John Collard Cocker (1815 – 27 March 1885), known as Joe Cocker, was an English cricketer who played a single first-class cricket match for a Kent XI in 1842. He was a key figure in the development of cricket in South Australia after emigrating to the colony in the 1840s and was the first curator of the Adelaide Oval.

Early life
Cocker was born at Thurnham near Maidstone in Kent in 1815, the son of Thomas and Mary Cocker. His father was a farmer and John played cricket for sides such as Leeds, Bearsted and Yalding, where he played alongside players such as Alfred Mynn and William Hillyer and Ned Wenman, all of whom were key players in the great Kent sides of the day.

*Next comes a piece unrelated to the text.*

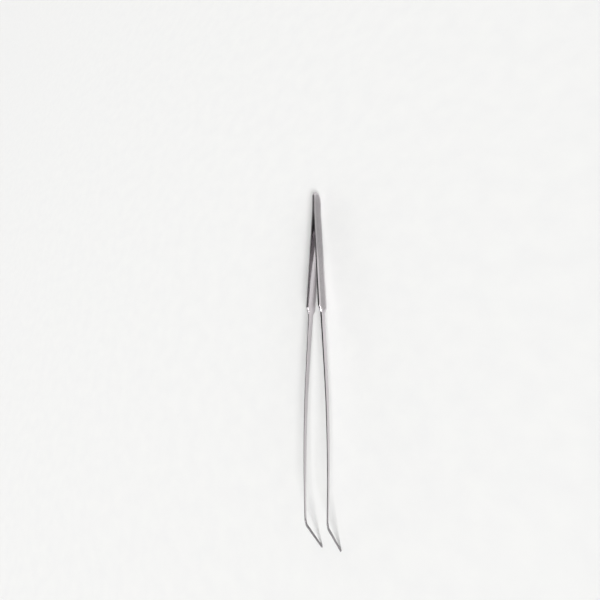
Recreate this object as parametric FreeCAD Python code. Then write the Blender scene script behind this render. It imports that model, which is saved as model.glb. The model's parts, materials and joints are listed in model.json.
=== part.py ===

Cocker made his only first-class appearance for a Kent side in 1842 at Lord's just before the formation of the first Kent County Cricket Club. Although he did not play in any other first-class matches he seems to have been highly regarded as a lob bowler. He emigrated to Australia in 1846 and established a public house, the Kentish Arms, at Lower North Adelaide.

South Australia
In South Australia Cocker became an important part of the development of cricket in the colony. He was a "central figure" of the game in Adelaide and considered by the Secretary of the Adelaide Cricket Club as the side's best player at the time. He became the first curator of the ground which became the Adelaide Oval and has been referred to as the "father of South Australian cricket". The Kentish Arms was a venue for cricket-related functions in the city.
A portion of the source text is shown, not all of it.